Cargo is pretty basic and restrictive: scala build tools need to concern themselves with binary/ABI compatibility and cross targets compilation (to the JVM, JS, Native, WASM, …) all at once, whereas cargo only “cares” about source compatibility (no dynamic linking, no publishing in a compiled ABI stable form).
That can be a problem, but it doesn’t justify Mill’s boilerplate.
I think the only way to make this constructive is if you could describe what you mean by “boilerplate”. My experience of writing and reading mill build files is that they are extremely succinct and convey their intent clearly.
And judging by your “false equivalence” statement, I’m not sure you actually read the thread I linked. Cargo is factually a very basic tool, comparatively.
I think the only way to make this constructive is if you could describe what you mean by “boilerplate”.
object, extends, def, Seq, etc. These things do not belong in the top-level description of the project.
And judging by your “false equivalence” statement, I’m not sure you actually read the thread I linked.

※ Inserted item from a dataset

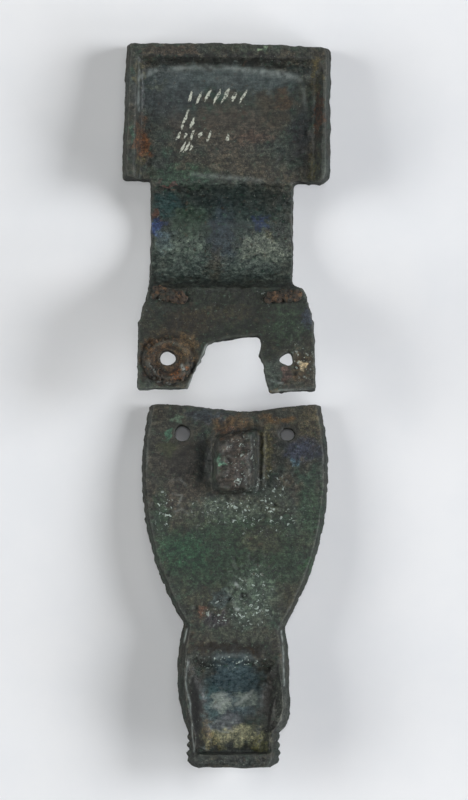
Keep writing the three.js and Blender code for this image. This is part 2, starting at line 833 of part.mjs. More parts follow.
// A bulging eye: a flattened ball, sunk in the head to its widest line.
function eye(side) {
  const ball = new THREE.SphereGeometry(beastEyeRadius, 12, 8);
  ball.rotateX(Math.PI / 2);
  ball.scale(1, 1, beastEyeHeight / beastEyeRadius);
  const centre = onBeast((side * beastEyeSpacing) / 2, beastEyeAt, 0);
  ball.translate(centre.x, centre.y, centre.z);
  return fromGeometry(ball);
}

// A brow that curves from the bridge of the nose out over the eye.
function brow(side) {
  const reach = beastEyeRadius + beastBrowThickness;
  const points = shares(6).map((t) => {
    const angle = lerp(-0.15, 0.95, t) * Math.PI;
    const x = beastEyeSpacing / 2 - reach * Math.cos(angle);
    return onBeast(side * x, beastEyeAt - reach * Math.sin(angle), beastBrowThickness * 0.3);
  });
  const curve = new THREE.CatmullRomCurve3(points);
  const section = new THREE.Shape();
  section.absarc(0, 0, beastBrowThickness, 0, 2 * Math.PI);
  const options = { steps: 8, extrudePath: curve, curveSegments: 3 };
  return fromGeometry(new THREE.ExtrudeGeometry(section, options));
}

// A three.js geometry as a solid.
function fromGeometry(geometry) {
  const bare = geometry.clone();
  bare.deleteAttribute("normal");
  bare.deleteAttribute("uv");
  const merged = mergeVertices(bare, 1e-4);
  const points = Array.from({ length: merged.attributes.position.count }, (_, i) => {
    return new THREE.Vector3().fromBufferAttribute(merged.attributes.position, i);
  });
  const faces = [];
  for (let i = 0; i < merged.index.count; i += 3) {
    const face = [0, 1, 2].map((k) => merged.index.getX(i + k));
    if (new Set(face).size === 3) faces.push(face);
  }
  return solidFrom(points, faces);
}

function footFragment() {
  const holeX = footHoleSpacing / 2;
  return footPlate()
    .add(catchStub())
    .add(beast().translate([beastShift, -footLength, 0]))
    .subtract(wornHole(-holeX, -footHoleDrop, footHoleRadius, 0.05, 3, 0))
    .subtract(wornHole(holeX, -footHoleDrop - footHoleStagger, footHoleRightRadius, 0.11, 2, 0));
}

// Iron remains

// A low, uneven lump; x and y are its centre on the back of the head fragment.
function ironLump(x, y, length, width, turn) {
  const sides = 12;
  const rings = [
    [1, 0],
    [0.94, 0.45],
    [0.62, 0.85],
    [0.28, 1],
  ];
  const base = lugBackZ + ironClearance;
  return skin(
    rings.map(([share, rise], k) => {
      return Array.from({ length: sides }, (_, i) => {
        const angle = (i / sides) * 2 * Math.PI;
        const ragged = 1 + 0.07 * Math.sin(3 * angle + k) + 0.05 * Math.sin(5 * angle);
        const point = new THREE.Vector2(
          (share * ragged * length * Math.cos(angle)) / 2,
          (share * ragged * width * Math.sin(angle)) / 2,
        ).rotateAround(new THREE.Vector2(), radians(turn));
        return new THREE.Vector3(x + point.x, y + point.y, base + rise * ironHeight);
      });
    }),
  );
}

// Meshes

const bronze = new THREE.MeshStandardMaterial({
  color: 0x46504a,
  roughness: 0.55,
  metalness: 0.35,
  flatShading: true,
});
const rustedIron = new THREE.MeshStandardMaterial({
  color: 0x5a3c28,
  roughness: 0.9,
  metalness: 0.1,
  flatShading: true,
});

function namedMesh(name, solid, material) {
  const { vertProperties, triVerts } = solid.getMesh();
  const geometry = new THREE.BufferGeometry();
  geometry.setAttribute("position", new THREE.BufferAttribute(vertProperties, 3));
  geometry.setIndex(new THREE.BufferAttribute(triVerts, 1));
  geometry.computeVertexNormals();
  const mesh = new THREE.Mesh(geometry, material);
  mesh.name = name;
  return mesh;
}

// How far a casting tips about X when it is laid face down: the slope of the line through the
// two lowest places between which its weight falls.
function restTilt(mesh) {
  const { position } = mesh.geometry.attributes;
  const corner = (i) => new THREE.Vector3().fromBufferAttribute(position, i);
  const weight = new THREE.Vector3();
  let volume = 0;
  const index = mesh.geometry.index.array;
  for (let i = 0; i < index.length; i += 3) {
    const [a, b, c] = [corner(index[i]), corner(index[i + 1]), corner(index[i + 2])];
    const part = a.dot(b.clone().cross(c)) / 6;
    volume += part;
    weight.addScaledVector(a.add(b).add(c), part / 4);
  }
  weight.divideScalar(volume);
  const points = Array.from({ length: position.count }, (_, i) => corner(i));
  points.sort((a, b) => a.y - b.y || a.z - b.z);
  const hull = [];
  const turn = (a, b, c) => (b.y - a.y) * (c.z - a.z) - (b.z - a.z) * (c.y - a.y);
  for (const point of points) {
    while (hull.length > 1 && turn(hull.at(-2), hull.at(-1), point) <= 0) {
      hull.pop();
    }
    hull.push(point);
  }
  const edges = hull.slice(1).map((to, i) => [hull[i], to]);
  const under = edges.find(([from, to]) => {
    const edge = to.clone().sub(from).setX(0);
    const share = weight.clone().sub(from).setX(0).dot(edge) / edge.lengthSq();
    return share >= 0 && share <= 1;
  });
  return Math.atan2(under[1].z - under[0].z, under[1].y - under[0].y);
}

// Lays a group of meshes on the ground, tipped as the casting among them comes to rest.
function layFaceDown(casting, others) {
  const laid = new THREE.Group();
  laid.add(casting, ...others);
  laid.rotation.x = -restTilt(casting);
  laid.updateMatrixWorld(true);
  laid.position.z = -new THREE.Box3().setFromObject(laid, true).min.z;
  return laid;
}

const headMesh = namedMesh("head_fragment", headFragment(), bronze);
const footMesh = namedMesh("foot_fragment", footFragment(), bronze);
const ironY = bowStart - ironDrop;
const ironLeft = ironLump(ironLeftInset - bowLeft, ironY, ironLength, ironWidth, -12);
const ironRight = ironLump(bowRight - ironRightInset, ironY, ironLength * 1.05, ironWidth * 0.9, 0);
const head = layFaceDown(headMesh, [
  namedMesh("iron_remnant_left", ironLeft, rustedIron),
  namedMesh("iron_remnant_right", ironRight, rustedIron),
]);
const foot = layFaceDown(footMesh, []);
head.position.y = fragmentGap;
foot.position.x = footCentre;

const brooch = new THREE.Group();
brooch.add(head, foot);
brooch.updateMatrixWorld(true);
const box = new THREE.Box3().setFromObject(brooch, true);
brooch.position.set(-(box.min.x + box.max.x) / 2, -(box.min.y + box.max.y) / 2, -box.min.z);

export default brooch;
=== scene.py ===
# %% [markdown]
# A bronze bow brooch, broken in two and lying on its face
#
# This lesson dresses a measured solid model of an old cast brooch. The brooch is seen from
# its hollow back: a rectangular head plate with a shallow tray, an arched bow, and a leaf-shaped
# foot that ends in an animal head. Every length below is in millimetres on the brooch itself,
# and the finished meshes are brought down to metres at the very end of their making.

import itertools
import math

import bpy
import numpy as np
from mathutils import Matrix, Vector


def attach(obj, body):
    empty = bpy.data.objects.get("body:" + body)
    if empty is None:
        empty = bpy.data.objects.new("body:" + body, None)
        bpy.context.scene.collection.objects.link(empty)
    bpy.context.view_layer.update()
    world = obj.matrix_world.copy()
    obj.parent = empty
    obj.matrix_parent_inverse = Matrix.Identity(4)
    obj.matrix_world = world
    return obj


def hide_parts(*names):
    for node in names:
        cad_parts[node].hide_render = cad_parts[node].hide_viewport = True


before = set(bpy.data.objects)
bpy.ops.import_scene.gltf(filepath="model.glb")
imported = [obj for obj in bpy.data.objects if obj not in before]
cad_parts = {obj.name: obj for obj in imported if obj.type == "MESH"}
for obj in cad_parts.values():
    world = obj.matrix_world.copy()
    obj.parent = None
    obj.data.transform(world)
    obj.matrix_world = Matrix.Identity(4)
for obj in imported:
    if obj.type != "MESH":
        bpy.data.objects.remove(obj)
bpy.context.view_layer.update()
MM = 0.001
print("nodes:", sorted(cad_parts))

# %% [markdown]
# Where things are
#
# The view looks straight down on the brooch, and its picture is 468 pixels wide and 800 tall.
# One pixel is 0.13 mm, so a stain or a scratch can be named by its place in the view. Each
# casting also has a frame of its own, with its back level and its broken edge at y = 0, because
# its forms follow simple rules there. The castings lie tipped by a few degrees, as they come to
# rest on their raised fronts.

# %% Places in the view and on each casting
PIXEL = 0.13
VIEW_CENTRE = (226.6, 405.5)


def seen(px, py):
    """Millimetres on the brooch for a place in the view."""
    return (px - VIEW_CENTRE[0]) * PIXEL, (VIEW_CENTRE[1] - py) * PIXEL


class Rest:
    """How a casting lies: its tip about X, and where the origin of its own frame comes to."""

    def __init__(self, tip_degrees, origin):
        self.cos = math.cos(math.radians(tip_degrees))
        self.sin = math.sin(math.radians(tip_degrees))
        self.origin = np.array(origin)

    def own(self, points):
        x, y, z = (points - self.origin).T
        return np.stack([x, y * self.cos - z * self.sin, y * self.sin + z * self.cos], 1)

    def laid(self, points):
        x, y, z = points.T
        turned = [x, y * self.cos + z * self.sin, z * self.cos - y * self.sin]
        return np.stack(turned, 1) + self.origin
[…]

I just did. I am not at all convinced by lihaoyi’s reasoning. Maven already solved the “templating system” problem with POM inheritance. POMs are not functional programs. There is no need to pass values between different parts of the structure; simple variable substitution is usually adequate, and when it’s not, scripts and plugins fill the remaining gaps.
Cargo is factually a very basic tool, comparatively.
Maven isn’t, and although it has serious problems, none of them arise from the fact that its project description is not executable code. There is no need for that.
And there is a need for not-that: it takes a long time for IDEs to open sbt projects, and they frequently fail to do so at all. Maven and Cargo projects, meanwhile, open instantaneously and reliably.